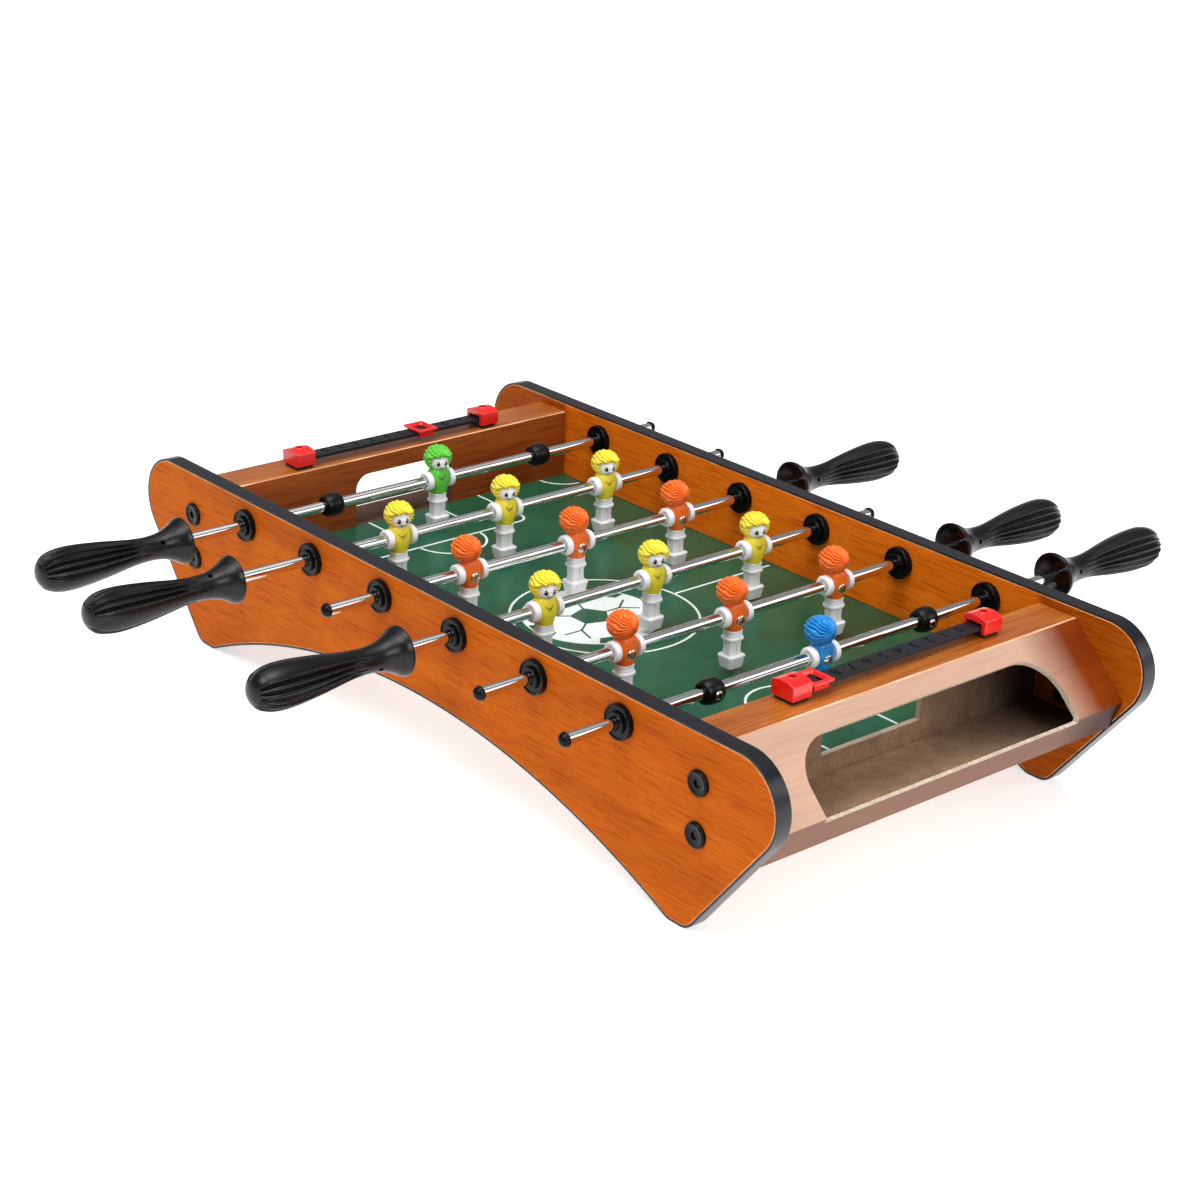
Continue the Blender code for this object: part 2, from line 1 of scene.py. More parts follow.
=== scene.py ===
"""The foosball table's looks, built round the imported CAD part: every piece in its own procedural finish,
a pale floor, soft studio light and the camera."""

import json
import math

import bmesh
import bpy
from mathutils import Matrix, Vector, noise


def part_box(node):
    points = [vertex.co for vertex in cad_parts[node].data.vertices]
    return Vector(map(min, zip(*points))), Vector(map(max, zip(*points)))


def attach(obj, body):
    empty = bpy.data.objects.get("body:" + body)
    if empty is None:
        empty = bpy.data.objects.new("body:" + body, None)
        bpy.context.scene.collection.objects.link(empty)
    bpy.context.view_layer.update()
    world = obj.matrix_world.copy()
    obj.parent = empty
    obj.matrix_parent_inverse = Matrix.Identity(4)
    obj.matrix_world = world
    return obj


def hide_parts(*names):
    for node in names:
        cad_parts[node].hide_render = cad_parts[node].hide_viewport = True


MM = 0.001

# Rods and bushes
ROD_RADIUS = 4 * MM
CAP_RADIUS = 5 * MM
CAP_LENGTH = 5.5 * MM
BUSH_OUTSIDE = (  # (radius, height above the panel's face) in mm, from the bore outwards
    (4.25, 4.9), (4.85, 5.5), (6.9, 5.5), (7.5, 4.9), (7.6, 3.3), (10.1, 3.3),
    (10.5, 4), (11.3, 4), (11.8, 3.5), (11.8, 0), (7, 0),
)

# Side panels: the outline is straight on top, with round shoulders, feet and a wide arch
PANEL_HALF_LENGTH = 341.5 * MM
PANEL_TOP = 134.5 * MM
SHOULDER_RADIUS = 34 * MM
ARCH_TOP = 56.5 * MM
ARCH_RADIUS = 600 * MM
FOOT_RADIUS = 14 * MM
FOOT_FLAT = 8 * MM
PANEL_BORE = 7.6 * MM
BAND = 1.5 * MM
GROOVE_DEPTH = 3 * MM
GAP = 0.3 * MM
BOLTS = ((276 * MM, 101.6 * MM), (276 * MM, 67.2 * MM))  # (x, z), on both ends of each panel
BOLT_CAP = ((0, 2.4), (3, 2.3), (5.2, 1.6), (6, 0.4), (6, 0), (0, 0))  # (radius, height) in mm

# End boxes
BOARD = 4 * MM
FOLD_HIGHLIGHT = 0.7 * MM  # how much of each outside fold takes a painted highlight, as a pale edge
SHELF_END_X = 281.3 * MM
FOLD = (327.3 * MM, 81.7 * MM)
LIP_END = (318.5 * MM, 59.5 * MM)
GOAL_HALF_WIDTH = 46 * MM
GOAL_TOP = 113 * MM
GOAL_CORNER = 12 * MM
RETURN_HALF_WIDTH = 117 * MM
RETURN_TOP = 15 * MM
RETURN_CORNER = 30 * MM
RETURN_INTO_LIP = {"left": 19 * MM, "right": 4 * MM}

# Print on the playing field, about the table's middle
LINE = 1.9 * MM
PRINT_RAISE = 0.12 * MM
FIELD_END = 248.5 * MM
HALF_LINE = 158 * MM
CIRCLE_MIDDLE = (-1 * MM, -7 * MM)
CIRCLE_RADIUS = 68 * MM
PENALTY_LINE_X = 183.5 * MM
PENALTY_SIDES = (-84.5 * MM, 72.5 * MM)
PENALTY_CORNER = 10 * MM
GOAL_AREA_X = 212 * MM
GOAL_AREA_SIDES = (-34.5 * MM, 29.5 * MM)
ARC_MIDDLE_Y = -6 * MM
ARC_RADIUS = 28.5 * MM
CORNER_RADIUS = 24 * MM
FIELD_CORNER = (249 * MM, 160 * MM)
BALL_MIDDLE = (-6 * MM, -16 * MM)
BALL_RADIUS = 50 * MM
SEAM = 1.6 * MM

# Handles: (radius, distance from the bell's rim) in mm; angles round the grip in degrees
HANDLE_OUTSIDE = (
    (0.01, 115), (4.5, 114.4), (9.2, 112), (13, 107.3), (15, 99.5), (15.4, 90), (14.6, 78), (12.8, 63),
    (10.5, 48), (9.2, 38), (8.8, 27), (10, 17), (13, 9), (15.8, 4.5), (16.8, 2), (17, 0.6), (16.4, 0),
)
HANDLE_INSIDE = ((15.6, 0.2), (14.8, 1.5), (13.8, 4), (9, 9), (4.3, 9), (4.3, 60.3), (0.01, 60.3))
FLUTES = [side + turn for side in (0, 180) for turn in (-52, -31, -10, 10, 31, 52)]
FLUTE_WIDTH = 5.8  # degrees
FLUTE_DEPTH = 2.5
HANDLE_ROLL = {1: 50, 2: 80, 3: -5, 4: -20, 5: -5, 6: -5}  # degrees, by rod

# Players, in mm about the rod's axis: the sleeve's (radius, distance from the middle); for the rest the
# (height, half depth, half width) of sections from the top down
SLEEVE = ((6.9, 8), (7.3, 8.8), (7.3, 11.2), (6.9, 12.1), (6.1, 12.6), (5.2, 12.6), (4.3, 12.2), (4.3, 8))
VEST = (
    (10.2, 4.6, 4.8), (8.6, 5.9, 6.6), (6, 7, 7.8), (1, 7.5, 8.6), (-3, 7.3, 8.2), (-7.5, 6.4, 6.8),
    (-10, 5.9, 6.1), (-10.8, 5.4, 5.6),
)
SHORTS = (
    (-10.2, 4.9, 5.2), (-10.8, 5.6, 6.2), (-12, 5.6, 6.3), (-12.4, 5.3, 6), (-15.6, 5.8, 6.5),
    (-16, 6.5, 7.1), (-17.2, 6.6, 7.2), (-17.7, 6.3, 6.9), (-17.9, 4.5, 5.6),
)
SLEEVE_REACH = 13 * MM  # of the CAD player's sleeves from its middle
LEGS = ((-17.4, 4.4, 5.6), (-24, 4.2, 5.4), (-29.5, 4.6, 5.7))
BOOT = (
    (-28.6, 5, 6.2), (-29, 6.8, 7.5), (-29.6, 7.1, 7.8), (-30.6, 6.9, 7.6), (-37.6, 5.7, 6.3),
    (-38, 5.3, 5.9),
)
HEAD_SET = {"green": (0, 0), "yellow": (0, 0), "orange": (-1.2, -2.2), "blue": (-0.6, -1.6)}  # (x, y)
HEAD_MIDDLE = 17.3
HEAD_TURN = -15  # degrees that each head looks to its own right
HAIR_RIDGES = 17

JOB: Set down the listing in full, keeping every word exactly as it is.

FINISHED TASK:
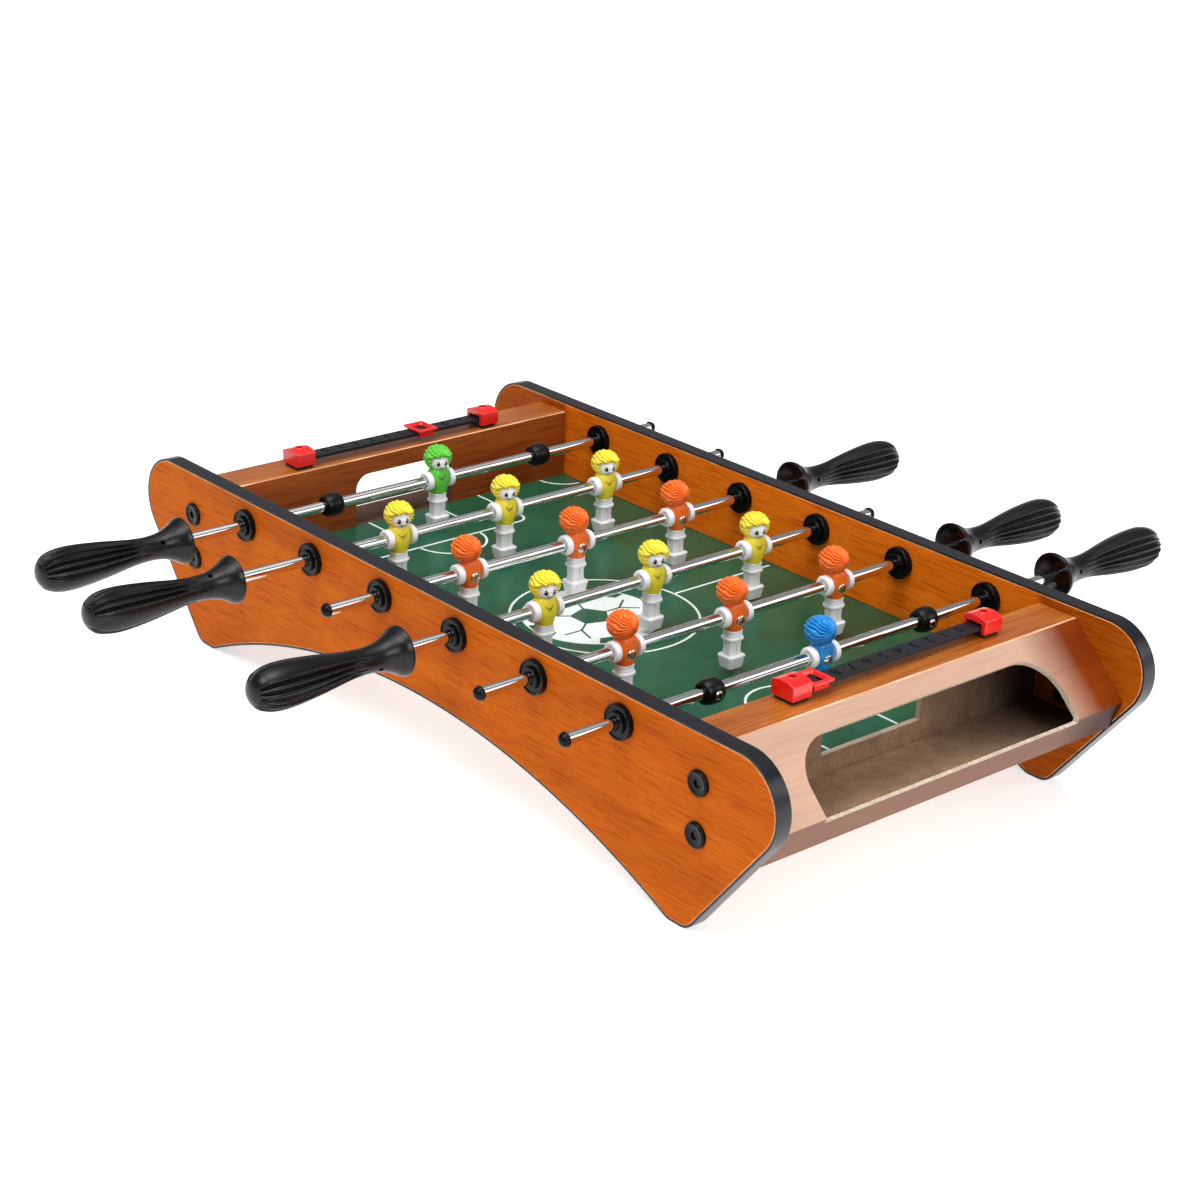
Continue the Blender code for this object: part 2, from line 1 of scene.py. More parts follow.
=== scene.py ===
"""The foosball table's looks, built round the imported CAD part: every piece in its own procedural finish,
a pale floor, soft studio light and the camera."""

import json
import math

import bmesh
import bpy
from mathutils import Matrix, Vector, noise


def part_box(node):
    points = [vertex.co for vertex in cad_parts[node].data.vertices]
    return Vector(map(min, zip(*points))), Vector(map(max, zip(*points)))


def attach(obj, body):
    empty = bpy.data.objects.get("body:" + body)
    if empty is None:
        empty = bpy.data.objects.new("body:" + body, None)
        bpy.context.scene.collection.objects.link(empty)
    bpy.context.view_layer.update()
    world = obj.matrix_world.copy()
    obj.parent = empty
    obj.matrix_parent_inverse = Matrix.Identity(4)
    obj.matrix_world = world
    return obj


def hide_parts(*names):
    for node in names:
        cad_parts[node].hide_render = cad_parts[node].hide_viewport = True


MM = 0.001

# Rods and bushes
ROD_RADIUS = 4 * MM
CAP_RADIUS = 5 * MM
CAP_LENGTH = 5.5 * MM
BUSH_OUTSIDE = (  # (radius, height above the panel's face) in mm, from the bore outwards
    (4.25, 4.9), (4.85, 5.5), (6.9, 5.5), (7.5, 4.9), (7.6, 3.3), (10.1, 3.3),
    (10.5, 4), (11.3, 4), (11.8, 3.5), (11.8, 0), (7, 0),
)

# Side panels: the outline is straight on top, with round shoulders, feet and a wide arch
PANEL_HALF_LENGTH = 341.5 * MM
PANEL_TOP = 134.5 * MM
SHOULDER_RADIUS = 34 * MM
ARCH_TOP = 56.5 * MM
ARCH_RADIUS = 600 * MM
FOOT_RADIUS = 14 * MM
FOOT_FLAT = 8 * MM
PANEL_BORE = 7.6 * MM
BAND = 1.5 * MM
GROOVE_DEPTH = 3 * MM
GAP = 0.3 * MM
BOLTS = ((276 * MM, 101.6 * MM), (276 * MM, 67.2 * MM))  # (x, z), on both ends of each panel
BOLT_CAP = ((0, 2.4), (3, 2.3), (5.2, 1.6), (6, 0.4), (6, 0), (0, 0))  # (radius, height) in mm

# End boxes
BOARD = 4 * MM
FOLD_HIGHLIGHT = 0.7 * MM  # how much of each outside fold takes a painted highlight, as a pale edge
SHELF_END_X = 281.3 * MM
FOLD = (327.3 * MM, 81.7 * MM)
LIP_END = (318.5 * MM, 59.5 * MM)
GOAL_HALF_WIDTH = 46 * MM
GOAL_TOP = 113 * MM
GOAL_CORNER = 12 * MM
RETURN_HALF_WIDTH = 117 * MM
RETURN_TOP = 15 * MM
RETURN_CORNER = 30 * MM
RETURN_INTO_LIP = {"left": 19 * MM, "right": 4 * MM}

# Print on the playing field, about the table's middle
LINE = 1.9 * MM
PRINT_RAISE = 0.12 * MM
FIELD_END = 248.5 * MM
HALF_LINE = 158 * MM
CIRCLE_MIDDLE = (-1 * MM, -7 * MM)
CIRCLE_RADIUS = 68 * MM
PENALTY_LINE_X = 183.5 * MM
PENALTY_SIDES = (-84.5 * MM, 72.5 * MM)
PENALTY_CORNER = 10 * MM
GOAL_AREA_X = 212 * MM
GOAL_AREA_SIDES = (-34.5 * MM, 29.5 * MM)
ARC_MIDDLE_Y = -6 * MM
ARC_RADIUS = 28.5 * MM
CORNER_RADIUS = 24 * MM
FIELD_CORNER = (249 * MM, 160 * MM)
BALL_MIDDLE = (-6 * MM, -16 * MM)
BALL_RADIUS = 50 * MM
SEAM = 1.6 * MM

# Handles: (radius, distance from the bell's rim) in mm; angles round the grip in degrees
HANDLE_OUTSIDE = (
    (0.01, 115), (4.5, 114.4), (9.2, 112), (13, 107.3), (15, 99.5), (15.4, 90), (14.6, 78), (12.8, 63),
    (10.5, 48), (9.2, 38), (8.8, 27), (10, 17), (13, 9), (15.8, 4.5), (16.8, 2), (17, 0.6), (16.4, 0),
)
HANDLE_INSIDE = ((15.6, 0.2), (14.8, 1.5), (13.8, 4), (9, 9), (4.3, 9), (4.3, 60.3), (0.01, 60.3))
FLUTES = [side + turn for side in (0, 180) for turn in (-52, -31, -10, 10, 31, 52)]
FLUTE_WIDTH = 5.8  # degrees
FLUTE_DEPTH = 2.5
HANDLE_ROLL = {1: 50, 2: 80, 3: -5, 4: -20, 5: -5, 6: -5}  # degrees, by rod

# Players, in mm about the rod's axis: the sleeve's (radius, distance from the middle); for the rest the
# (height, half depth, half width) of sections from the top down
SLEEVE = ((6.9, 8), (7.3, 8.8), (7.3, 11.2), (6.9, 12.1), (6.1, 12.6), (5.2, 12.6), (4.3, 12.2), (4.3, 8))
VEST = (
    (10.2, 4.6, 4.8), (8.6, 5.9, 6.6), (6, 7, 7.8), (1, 7.5, 8.6), (-3, 7.3, 8.2), (-7.5, 6.4, 6.8),
    (-10, 5.9, 6.1), (-10.8, 5.4, 5.6),
)
SHORTS = (
    (-10.2, 4.9, 5.2), (-10.8, 5.6, 6.2), (-12, 5.6, 6.3), (-12.4, 5.3, 6), (-15.6, 5.8, 6.5),
    (-16, 6.5, 7.1), (-17.2, 6.6, 7.2), (-17.7, 6.3, 6.9), (-17.9, 4.5, 5.6),
)
SLEEVE_REACH = 13 * MM  # of the CAD player's sleeves from its middle
LEGS = ((-17.4, 4.4, 5.6), (-24, 4.2, 5.4), (-29.5, 4.6, 5.7))
BOOT = (
    (-28.6, 5, 6.2), (-29, 6.8, 7.5), (-29.6, 7.1, 7.8), (-30.6, 6.9, 7.6), (-37.6, 5.7, 6.3),
    (-38, 5.3, 5.9),
)
HEAD_SET = {"green": (0, 0), "yellow": (0, 0), "orange": (-1.2, -2.2), "blue": (-0.6, -1.6)}  # (x, y)
HEAD_MIDDLE = 17.3
HEAD_TURN = -15  # degrees that each head looks to its own right
HAIR_RIDGES = 17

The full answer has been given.